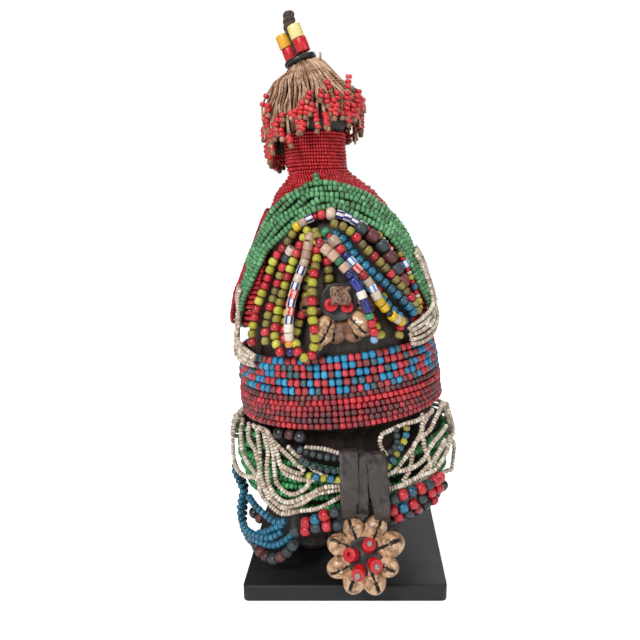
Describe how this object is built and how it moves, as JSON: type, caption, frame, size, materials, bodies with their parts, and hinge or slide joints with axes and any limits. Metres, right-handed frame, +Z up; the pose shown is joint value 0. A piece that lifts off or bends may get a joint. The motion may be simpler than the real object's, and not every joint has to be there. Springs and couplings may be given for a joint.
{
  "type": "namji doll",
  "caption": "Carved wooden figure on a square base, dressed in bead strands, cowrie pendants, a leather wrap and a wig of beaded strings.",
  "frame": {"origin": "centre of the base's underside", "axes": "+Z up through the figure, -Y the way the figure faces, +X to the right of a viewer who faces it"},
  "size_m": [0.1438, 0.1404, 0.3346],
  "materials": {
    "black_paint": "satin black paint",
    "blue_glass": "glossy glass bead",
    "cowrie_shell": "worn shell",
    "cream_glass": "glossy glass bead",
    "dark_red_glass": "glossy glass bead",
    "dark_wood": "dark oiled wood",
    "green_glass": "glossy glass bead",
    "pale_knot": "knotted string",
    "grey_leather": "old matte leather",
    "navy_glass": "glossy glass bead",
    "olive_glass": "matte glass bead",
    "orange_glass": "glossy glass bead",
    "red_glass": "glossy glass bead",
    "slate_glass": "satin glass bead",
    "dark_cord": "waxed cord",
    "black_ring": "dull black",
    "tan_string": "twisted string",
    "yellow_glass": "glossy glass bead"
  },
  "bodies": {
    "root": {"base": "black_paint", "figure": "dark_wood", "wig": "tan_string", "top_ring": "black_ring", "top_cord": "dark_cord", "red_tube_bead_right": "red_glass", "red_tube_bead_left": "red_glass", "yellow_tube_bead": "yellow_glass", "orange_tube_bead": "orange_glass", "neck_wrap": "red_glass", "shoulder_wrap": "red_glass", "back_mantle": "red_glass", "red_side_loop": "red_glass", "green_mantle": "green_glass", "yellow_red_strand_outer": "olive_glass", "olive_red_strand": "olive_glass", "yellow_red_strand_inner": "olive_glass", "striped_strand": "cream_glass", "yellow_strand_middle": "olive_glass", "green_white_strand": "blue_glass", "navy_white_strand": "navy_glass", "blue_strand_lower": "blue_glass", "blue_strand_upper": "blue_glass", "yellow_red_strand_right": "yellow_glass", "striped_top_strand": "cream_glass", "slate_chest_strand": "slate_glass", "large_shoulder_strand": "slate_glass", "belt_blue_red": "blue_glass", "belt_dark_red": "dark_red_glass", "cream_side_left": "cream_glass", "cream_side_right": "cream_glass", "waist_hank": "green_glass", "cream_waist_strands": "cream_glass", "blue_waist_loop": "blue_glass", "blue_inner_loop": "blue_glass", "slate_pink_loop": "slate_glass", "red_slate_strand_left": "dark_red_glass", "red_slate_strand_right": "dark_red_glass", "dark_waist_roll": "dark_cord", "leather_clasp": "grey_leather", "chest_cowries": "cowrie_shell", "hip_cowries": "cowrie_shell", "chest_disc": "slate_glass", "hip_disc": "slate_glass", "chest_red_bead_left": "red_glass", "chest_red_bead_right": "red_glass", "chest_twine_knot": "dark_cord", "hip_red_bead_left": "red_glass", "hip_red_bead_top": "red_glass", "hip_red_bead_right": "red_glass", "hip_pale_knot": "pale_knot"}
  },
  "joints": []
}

════════════════

__Direction__
Output every line above without altering anything.

__Response to this exercise__
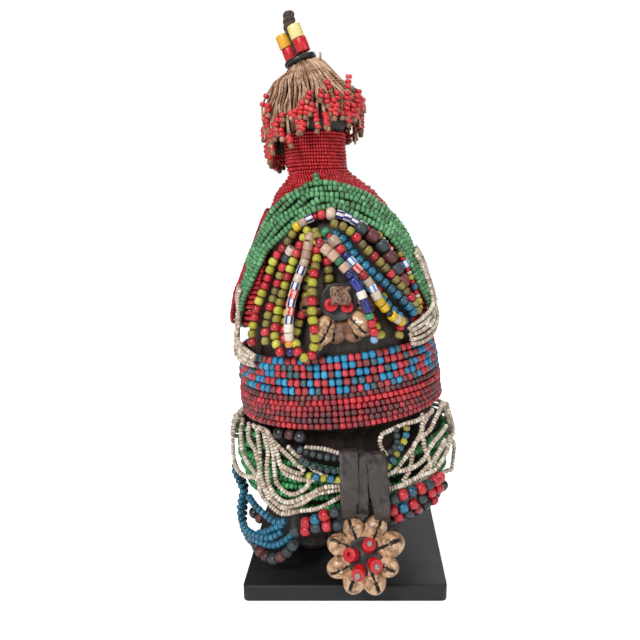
Describe how this object is built and how it moves, as JSON: type, caption, frame, size, materials, bodies with their parts, and hinge or slide joints with axes and any limits. Metres, right-handed frame, +Z up; the pose shown is joint value 0. A piece that lifts off or bends may get a joint. The motion may be simpler than the real object's, and not every joint has to be there. Springs and couplings may be given for a joint.
{
  "type": "namji doll",
  "caption": "Carved wooden figure on a square base, dressed in bead strands, cowrie pendants, a leather wrap and a wig of beaded strings.",
  "frame": {"origin": "centre of the base's underside", "axes": "+Z up through the figure, -Y the way the figure faces, +X to the right of a viewer who faces it"},
  "size_m": [0.1438, 0.1404, 0.3346],
  "materials": {
    "black_paint": "satin black paint",
    "blue_glass": "glossy glass bead",
    "cowrie_shell": "worn shell",
    "cream_glass": "glossy glass bead",
    "dark_red_glass": "glossy glass bead",
    "dark_wood": "dark oiled wood",
    "green_glass": "glossy glass bead",
    "pale_knot": "knotted string",
    "grey_leather": "old matte leather",
    "navy_glass": "glossy glass bead",
    "olive_glass": "matte glass bead",
    "orange_glass": "glossy glass bead",
    "red_glass": "glossy glass bead",
    "slate_glass": "satin glass bead",
    "dark_cord": "waxed cord",
    "black_ring": "dull black",
    "tan_string": "twisted string",
    "yellow_glass": "glossy glass bead"
  },
  "bodies": {
    "root": {"base": "black_paint", "figure": "dark_wood", "wig": "tan_string", "top_ring": "black_ring", "top_cord": "dark_cord", "red_tube_bead_right": "red_glass", "red_tube_bead_left": "red_glass", "yellow_tube_bead": "yellow_glass", "orange_tube_bead": "orange_glass", "neck_wrap": "red_glass", "shoulder_wrap": "red_glass", "back_mantle": "red_glass", "red_side_loop": "red_glass", "green_mantle": "green_glass", "yellow_red_strand_outer": "olive_glass", "olive_red_strand": "olive_glass", "yellow_red_strand_inner": "olive_glass", "striped_strand": "cream_glass", "yellow_strand_middle": "olive_glass", "green_white_strand": "blue_glass", "navy_white_strand": "navy_glass", "blue_strand_lower": "blue_glass", "blue_strand_upper": "blue_glass", "yellow_red_strand_right": "yellow_glass", "striped_top_strand": "cream_glass", "slate_chest_strand": "slate_glass", "large_shoulder_strand": "slate_glass", "belt_blue_red": "blue_glass", "belt_dark_red": "dark_red_glass", "cream_side_left": "cream_glass", "cream_side_right": "cream_glass", "waist_hank": "green_glass", "cream_waist_strands": "cream_glass", "blue_waist_loop": "blue_glass", "blue_inner_loop": "blue_glass", "slate_pink_loop": "slate_glass", "red_slate_strand_left": "dark_red_glass", "red_slate_strand_right": "dark_red_glass", "dark_waist_roll": "dark_cord", "leather_clasp": "grey_leather", "chest_cowries": "cowrie_shell", "hip_cowries": "cowrie_shell", "chest_disc": "slate_glass", "hip_disc": "slate_glass", "chest_red_bead_left": "red_glass", "chest_red_bead_right": "red_glass", "chest_twine_knot": "dark_cord", "hip_red_bead_left": "red_glass", "hip_red_bead_top": "red_glass", "hip_red_bead_right": "red_glass", "hip_pale_knot": "pale_knot"}
  },
  "joints": []
}